Given task = Both the line containing "carved_rim();" and the line containing "points = [vertex.co" are to be reproduced exactly, along with every line between them, and nothing more.

Scripts that build objects =
......

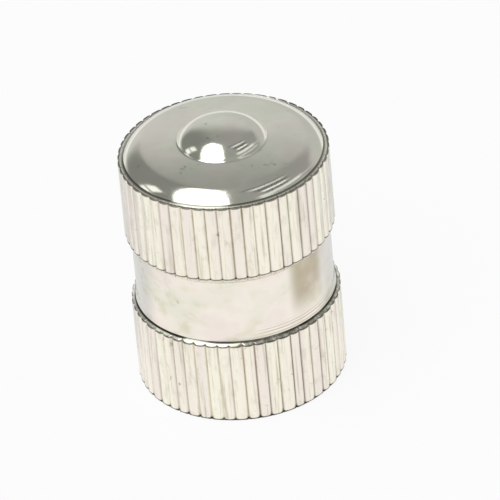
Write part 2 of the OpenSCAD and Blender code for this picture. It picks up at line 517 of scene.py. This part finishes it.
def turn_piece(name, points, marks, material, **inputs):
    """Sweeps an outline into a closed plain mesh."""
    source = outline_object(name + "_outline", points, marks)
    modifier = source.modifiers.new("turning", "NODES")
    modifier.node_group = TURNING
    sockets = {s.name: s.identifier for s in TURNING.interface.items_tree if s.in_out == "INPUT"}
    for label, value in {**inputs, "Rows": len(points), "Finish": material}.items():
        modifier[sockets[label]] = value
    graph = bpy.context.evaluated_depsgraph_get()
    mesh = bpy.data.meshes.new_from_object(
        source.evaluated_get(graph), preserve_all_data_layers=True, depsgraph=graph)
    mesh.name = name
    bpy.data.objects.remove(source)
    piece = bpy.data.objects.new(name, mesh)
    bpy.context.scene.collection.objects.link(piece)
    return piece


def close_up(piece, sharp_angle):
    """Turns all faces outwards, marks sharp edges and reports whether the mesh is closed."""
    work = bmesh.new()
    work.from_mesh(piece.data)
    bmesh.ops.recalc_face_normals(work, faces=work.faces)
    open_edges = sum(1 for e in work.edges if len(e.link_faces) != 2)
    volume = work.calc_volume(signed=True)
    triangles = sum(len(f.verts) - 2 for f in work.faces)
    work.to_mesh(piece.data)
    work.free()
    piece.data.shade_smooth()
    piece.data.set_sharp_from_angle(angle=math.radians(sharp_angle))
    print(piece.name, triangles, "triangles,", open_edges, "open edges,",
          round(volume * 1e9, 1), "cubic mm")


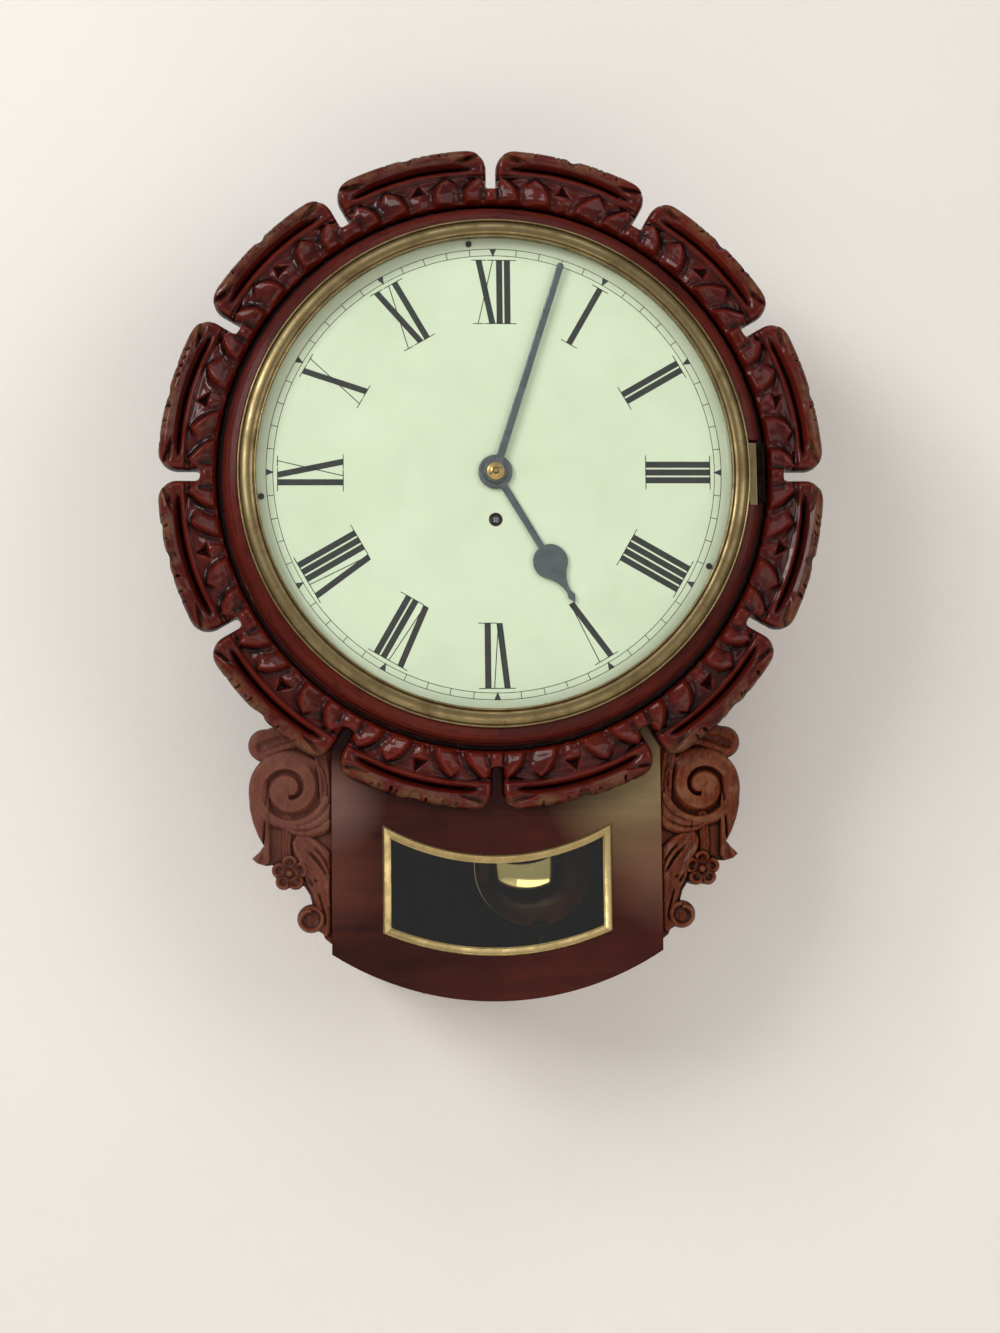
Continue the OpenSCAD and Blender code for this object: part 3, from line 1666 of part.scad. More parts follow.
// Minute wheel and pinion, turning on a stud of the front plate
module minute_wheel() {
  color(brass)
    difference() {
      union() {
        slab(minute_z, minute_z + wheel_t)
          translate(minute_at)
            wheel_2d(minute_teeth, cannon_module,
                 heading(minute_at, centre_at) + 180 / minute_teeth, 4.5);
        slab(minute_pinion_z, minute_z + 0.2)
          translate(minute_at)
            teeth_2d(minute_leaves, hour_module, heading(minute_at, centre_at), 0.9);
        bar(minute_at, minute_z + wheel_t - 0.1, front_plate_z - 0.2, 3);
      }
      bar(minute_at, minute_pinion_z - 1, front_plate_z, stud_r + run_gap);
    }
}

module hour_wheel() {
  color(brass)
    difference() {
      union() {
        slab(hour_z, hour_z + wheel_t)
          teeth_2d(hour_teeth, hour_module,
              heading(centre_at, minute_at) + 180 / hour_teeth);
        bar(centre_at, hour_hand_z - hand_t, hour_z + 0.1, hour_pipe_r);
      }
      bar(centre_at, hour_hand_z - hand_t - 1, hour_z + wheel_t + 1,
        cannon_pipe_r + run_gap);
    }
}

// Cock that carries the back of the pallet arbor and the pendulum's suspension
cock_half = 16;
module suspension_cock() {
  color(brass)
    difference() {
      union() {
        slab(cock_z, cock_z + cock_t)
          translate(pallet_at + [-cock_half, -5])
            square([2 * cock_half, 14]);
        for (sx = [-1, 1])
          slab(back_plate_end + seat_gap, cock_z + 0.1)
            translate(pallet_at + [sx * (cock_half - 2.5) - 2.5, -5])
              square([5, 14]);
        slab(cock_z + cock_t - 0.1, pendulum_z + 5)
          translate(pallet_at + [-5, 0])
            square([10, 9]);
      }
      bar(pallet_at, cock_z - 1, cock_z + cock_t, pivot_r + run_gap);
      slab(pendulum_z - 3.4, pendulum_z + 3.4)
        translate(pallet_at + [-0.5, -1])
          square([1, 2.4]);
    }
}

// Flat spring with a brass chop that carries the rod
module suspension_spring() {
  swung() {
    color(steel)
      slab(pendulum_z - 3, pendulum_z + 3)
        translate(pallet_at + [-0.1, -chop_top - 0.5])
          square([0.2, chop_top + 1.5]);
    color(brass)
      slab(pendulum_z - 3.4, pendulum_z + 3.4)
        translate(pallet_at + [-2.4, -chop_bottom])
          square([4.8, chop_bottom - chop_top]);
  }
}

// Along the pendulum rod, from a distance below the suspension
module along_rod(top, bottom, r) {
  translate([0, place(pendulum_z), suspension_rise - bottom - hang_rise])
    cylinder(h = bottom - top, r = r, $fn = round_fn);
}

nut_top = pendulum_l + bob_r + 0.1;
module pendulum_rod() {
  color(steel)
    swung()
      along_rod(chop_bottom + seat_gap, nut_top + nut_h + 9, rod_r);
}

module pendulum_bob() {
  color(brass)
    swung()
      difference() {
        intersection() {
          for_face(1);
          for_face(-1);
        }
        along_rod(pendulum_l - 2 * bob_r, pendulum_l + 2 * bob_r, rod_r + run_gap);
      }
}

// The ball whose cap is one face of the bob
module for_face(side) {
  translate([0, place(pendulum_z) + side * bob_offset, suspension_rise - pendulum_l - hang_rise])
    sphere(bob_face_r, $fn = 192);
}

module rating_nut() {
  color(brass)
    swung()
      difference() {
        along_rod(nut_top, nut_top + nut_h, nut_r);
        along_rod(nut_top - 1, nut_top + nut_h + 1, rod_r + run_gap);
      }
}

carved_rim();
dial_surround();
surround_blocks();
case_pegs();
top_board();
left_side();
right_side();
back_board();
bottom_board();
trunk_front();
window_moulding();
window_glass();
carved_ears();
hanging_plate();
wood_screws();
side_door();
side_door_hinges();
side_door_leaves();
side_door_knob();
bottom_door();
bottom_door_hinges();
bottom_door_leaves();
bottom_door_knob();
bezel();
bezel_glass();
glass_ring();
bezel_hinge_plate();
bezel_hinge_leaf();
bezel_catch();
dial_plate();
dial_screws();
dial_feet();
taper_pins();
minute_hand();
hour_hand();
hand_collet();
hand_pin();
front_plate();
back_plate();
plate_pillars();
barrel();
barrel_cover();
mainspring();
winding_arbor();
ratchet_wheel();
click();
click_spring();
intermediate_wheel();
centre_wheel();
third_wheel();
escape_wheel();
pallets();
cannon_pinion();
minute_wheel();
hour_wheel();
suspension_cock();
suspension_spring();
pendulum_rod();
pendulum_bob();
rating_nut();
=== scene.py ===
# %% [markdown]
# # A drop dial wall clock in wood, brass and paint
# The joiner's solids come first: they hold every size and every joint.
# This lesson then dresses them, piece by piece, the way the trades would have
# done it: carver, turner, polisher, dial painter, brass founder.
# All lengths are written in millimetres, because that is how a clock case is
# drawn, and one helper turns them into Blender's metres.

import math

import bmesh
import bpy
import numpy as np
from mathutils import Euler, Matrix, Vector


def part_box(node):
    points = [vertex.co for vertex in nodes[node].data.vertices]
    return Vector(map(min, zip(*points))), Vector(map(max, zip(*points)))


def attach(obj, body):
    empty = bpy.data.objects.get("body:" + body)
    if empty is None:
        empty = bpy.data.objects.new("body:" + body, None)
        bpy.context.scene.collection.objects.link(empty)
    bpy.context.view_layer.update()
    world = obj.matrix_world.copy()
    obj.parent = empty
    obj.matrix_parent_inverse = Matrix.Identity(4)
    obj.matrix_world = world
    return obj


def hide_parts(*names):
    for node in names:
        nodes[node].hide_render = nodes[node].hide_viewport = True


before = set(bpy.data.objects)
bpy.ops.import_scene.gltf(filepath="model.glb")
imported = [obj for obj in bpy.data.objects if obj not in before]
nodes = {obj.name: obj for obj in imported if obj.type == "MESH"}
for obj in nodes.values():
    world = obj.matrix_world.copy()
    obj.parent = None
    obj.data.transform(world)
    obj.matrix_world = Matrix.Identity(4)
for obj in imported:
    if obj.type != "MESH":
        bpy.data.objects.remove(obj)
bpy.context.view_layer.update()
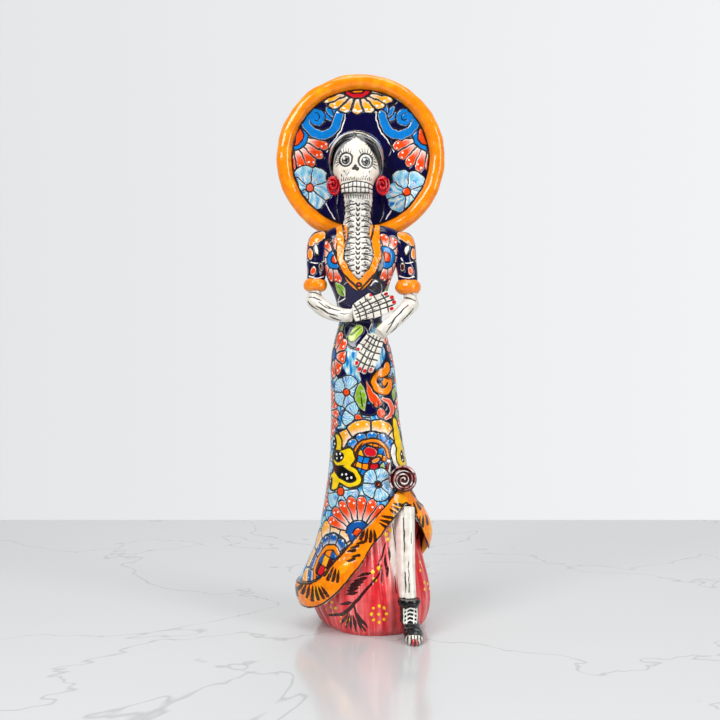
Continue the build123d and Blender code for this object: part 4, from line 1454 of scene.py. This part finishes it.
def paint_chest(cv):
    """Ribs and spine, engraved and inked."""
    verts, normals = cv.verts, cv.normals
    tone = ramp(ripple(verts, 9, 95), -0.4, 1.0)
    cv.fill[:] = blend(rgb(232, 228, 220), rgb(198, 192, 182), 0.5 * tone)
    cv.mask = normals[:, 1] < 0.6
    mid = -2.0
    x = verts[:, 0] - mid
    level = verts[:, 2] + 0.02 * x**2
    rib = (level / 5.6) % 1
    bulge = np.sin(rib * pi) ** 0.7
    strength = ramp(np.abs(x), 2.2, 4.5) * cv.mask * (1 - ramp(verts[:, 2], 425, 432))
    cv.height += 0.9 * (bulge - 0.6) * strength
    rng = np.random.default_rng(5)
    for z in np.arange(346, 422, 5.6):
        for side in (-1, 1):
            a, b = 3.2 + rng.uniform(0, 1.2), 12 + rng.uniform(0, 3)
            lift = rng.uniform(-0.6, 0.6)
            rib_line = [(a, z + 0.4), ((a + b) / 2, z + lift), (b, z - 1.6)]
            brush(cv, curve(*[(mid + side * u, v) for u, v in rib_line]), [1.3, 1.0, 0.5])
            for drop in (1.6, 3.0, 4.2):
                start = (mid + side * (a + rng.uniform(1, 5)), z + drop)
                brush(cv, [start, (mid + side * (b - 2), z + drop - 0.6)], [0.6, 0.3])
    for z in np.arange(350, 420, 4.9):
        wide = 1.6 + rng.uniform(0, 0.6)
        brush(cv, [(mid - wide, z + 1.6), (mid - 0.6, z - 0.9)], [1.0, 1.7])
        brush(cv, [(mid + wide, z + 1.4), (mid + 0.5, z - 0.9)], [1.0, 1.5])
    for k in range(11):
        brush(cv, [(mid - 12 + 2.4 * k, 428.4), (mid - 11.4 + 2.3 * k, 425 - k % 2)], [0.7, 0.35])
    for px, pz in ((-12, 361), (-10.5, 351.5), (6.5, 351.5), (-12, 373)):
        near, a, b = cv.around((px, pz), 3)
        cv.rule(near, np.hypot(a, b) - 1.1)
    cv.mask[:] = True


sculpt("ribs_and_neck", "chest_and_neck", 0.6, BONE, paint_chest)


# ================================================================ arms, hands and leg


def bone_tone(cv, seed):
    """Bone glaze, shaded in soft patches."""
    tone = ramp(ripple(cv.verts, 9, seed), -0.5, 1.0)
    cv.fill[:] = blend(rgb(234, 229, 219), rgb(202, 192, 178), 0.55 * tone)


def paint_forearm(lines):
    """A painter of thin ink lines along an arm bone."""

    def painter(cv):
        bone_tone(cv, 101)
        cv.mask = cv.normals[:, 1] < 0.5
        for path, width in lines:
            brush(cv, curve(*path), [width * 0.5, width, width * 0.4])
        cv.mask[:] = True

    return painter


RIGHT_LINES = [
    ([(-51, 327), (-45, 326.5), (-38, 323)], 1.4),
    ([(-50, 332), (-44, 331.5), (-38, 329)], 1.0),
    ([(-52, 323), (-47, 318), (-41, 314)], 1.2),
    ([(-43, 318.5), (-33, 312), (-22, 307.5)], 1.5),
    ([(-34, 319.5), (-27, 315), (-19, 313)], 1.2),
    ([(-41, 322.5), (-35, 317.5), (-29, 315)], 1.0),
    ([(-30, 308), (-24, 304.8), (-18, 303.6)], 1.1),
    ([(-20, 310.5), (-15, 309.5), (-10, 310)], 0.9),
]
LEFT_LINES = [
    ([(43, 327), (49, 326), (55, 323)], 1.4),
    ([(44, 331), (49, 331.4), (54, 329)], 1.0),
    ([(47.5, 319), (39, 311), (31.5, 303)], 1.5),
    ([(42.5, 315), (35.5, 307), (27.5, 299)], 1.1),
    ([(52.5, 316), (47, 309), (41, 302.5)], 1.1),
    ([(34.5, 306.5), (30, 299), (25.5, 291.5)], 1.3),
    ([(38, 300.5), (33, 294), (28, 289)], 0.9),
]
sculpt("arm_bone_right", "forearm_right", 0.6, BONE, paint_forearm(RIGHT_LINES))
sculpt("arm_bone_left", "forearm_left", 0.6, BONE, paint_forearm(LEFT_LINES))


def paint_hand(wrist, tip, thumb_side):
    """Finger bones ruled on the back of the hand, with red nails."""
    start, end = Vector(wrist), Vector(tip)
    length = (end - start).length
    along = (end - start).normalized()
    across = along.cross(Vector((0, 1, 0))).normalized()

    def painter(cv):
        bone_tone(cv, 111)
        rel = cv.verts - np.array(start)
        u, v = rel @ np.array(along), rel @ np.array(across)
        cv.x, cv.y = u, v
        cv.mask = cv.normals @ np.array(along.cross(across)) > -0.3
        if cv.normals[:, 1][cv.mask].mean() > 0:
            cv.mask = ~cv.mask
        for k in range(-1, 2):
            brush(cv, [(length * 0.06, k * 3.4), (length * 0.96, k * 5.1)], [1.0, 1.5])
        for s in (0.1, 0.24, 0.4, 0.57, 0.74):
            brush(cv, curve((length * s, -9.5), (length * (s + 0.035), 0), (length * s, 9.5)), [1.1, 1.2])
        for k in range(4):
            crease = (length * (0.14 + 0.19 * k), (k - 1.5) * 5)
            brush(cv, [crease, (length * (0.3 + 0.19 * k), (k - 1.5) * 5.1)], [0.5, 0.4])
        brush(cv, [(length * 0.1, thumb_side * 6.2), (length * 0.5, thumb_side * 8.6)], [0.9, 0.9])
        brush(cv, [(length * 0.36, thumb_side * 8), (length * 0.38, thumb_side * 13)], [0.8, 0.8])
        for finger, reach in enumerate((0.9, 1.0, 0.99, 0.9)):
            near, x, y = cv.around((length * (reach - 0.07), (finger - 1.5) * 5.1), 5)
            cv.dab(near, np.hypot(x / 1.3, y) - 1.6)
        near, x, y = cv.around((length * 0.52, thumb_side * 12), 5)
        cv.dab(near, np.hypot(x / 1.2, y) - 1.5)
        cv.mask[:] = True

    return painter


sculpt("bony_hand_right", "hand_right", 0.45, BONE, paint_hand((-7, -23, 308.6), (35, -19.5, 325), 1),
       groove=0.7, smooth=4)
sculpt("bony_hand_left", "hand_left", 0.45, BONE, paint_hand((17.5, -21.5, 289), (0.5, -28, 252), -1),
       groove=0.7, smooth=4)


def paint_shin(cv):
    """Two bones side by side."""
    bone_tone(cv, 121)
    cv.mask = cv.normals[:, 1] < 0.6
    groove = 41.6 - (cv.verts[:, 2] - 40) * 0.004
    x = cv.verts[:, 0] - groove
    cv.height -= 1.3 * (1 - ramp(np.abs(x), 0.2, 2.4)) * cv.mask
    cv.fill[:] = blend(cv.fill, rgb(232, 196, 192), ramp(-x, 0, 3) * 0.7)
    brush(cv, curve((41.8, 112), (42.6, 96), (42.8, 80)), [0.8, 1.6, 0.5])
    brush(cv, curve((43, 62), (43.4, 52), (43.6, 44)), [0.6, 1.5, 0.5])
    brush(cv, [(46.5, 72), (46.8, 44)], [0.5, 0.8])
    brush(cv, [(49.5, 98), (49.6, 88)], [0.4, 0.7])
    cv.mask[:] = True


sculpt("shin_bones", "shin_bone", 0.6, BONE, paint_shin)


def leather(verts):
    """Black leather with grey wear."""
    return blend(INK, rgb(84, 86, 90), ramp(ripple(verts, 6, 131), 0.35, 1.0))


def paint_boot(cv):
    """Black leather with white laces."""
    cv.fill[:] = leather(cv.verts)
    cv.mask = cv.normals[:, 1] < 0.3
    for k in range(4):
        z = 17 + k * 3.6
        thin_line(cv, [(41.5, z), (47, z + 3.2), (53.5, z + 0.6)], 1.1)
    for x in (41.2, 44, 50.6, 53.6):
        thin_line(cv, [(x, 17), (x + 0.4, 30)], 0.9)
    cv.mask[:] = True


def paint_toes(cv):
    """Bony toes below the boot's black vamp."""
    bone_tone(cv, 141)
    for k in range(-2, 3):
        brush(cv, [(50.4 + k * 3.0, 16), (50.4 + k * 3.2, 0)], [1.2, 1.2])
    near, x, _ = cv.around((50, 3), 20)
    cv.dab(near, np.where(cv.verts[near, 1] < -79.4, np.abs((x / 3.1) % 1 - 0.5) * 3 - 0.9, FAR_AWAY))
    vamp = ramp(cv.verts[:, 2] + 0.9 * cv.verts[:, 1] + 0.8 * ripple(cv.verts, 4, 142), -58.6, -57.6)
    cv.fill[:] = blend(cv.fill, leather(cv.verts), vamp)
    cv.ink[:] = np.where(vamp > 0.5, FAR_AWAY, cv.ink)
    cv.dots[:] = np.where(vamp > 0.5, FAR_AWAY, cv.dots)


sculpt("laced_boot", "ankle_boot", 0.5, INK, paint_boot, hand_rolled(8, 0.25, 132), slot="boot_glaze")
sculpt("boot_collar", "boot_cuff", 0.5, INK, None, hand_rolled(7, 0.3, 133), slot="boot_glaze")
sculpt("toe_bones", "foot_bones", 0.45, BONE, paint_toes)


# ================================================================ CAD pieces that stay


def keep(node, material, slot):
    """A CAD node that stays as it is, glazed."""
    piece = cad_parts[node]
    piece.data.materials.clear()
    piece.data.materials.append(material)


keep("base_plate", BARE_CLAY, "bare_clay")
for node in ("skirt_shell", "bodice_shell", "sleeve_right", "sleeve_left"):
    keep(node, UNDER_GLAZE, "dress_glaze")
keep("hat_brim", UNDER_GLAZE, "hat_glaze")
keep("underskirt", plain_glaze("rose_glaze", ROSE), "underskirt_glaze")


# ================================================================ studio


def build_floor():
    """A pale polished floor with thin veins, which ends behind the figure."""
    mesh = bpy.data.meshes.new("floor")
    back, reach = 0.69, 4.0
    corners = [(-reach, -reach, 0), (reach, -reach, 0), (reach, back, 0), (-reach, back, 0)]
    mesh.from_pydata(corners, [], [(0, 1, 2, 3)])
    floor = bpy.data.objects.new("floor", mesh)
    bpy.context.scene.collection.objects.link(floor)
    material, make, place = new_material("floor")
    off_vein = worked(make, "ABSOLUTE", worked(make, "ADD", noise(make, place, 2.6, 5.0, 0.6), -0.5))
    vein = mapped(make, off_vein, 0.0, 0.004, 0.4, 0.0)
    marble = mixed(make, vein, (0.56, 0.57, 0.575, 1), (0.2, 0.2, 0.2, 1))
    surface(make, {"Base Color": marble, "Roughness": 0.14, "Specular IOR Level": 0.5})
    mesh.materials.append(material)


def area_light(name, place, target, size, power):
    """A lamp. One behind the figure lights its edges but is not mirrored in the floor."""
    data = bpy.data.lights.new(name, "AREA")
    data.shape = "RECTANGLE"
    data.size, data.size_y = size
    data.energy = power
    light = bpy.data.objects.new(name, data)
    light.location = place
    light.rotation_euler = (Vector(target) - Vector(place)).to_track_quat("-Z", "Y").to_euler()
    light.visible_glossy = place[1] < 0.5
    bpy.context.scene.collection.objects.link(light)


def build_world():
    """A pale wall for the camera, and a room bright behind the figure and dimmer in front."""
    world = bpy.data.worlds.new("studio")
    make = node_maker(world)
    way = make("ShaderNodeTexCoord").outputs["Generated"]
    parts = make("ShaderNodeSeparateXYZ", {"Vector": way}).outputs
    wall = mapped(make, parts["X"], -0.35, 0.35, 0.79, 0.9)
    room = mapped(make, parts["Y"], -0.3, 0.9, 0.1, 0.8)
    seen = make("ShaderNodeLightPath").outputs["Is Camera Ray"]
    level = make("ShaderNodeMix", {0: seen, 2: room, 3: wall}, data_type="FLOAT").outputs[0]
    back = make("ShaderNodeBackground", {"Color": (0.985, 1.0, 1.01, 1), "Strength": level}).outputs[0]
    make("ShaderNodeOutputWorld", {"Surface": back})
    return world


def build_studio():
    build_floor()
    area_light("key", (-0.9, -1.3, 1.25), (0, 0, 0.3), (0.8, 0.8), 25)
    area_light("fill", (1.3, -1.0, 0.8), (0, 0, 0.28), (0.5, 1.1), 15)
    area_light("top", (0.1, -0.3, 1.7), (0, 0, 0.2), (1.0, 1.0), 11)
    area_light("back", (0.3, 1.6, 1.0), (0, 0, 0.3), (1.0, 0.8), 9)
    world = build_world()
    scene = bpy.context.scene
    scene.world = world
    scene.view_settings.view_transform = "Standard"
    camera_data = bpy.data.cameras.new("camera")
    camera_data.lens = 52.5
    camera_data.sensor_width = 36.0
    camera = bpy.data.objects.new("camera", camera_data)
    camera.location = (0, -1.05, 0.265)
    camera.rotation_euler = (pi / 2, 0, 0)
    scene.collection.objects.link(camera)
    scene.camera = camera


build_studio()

......

Written reply =
carved_rim();
dial_surround();
surround_blocks();
case_pegs();
top_board();
left_side();
right_side();
back_board();
bottom_board();
trunk_front();
window_moulding();
window_glass();
carved_ears();
hanging_plate();
wood_screws();
side_door();
side_door_hinges();
side_door_leaves();
side_door_knob();
bottom_door();
bottom_door_hinges();
bottom_door_leaves();
bottom_door_knob();
bezel();
bezel_glass();
glass_ring();
bezel_hinge_plate();
bezel_hinge_leaf();
bezel_catch();
dial_plate();
dial_screws();
dial_feet();
taper_pins();
minute_hand();
hour_hand();
hand_collet();
hand_pin();
front_plate();
back_plate();
plate_pillars();
barrel();
barrel_cover();
mainspring();
winding_arbor();
ratchet_wheel();
click();
click_spring();
intermediate_wheel();
centre_wheel();
third_wheel();
escape_wheel();
pallets();
cannon_pinion();
minute_wheel();
hour_wheel();
suspension_cock();
suspension_spring();
pendulum_rod();
pendulum_bob();
rating_nut();
=== scene.py ===
# %% [markdown]
# # A drop dial wall clock in wood, brass and paint
# The joiner's solids come first: they hold every size and every joint.
# This lesson then dresses them, piece by piece, the way the trades would have
# done it: carver, turner, polisher, dial painter, brass founder.
# All lengths are written in millimetres, because that is how a clock case is
# drawn, and one helper turns them into Blender's metres.

import math

import bmesh
import bpy
import numpy as np
from mathutils import Euler, Matrix, Vector


def part_box(node):
    points = [vertex.co for vertex in nodes[node].data.vertices]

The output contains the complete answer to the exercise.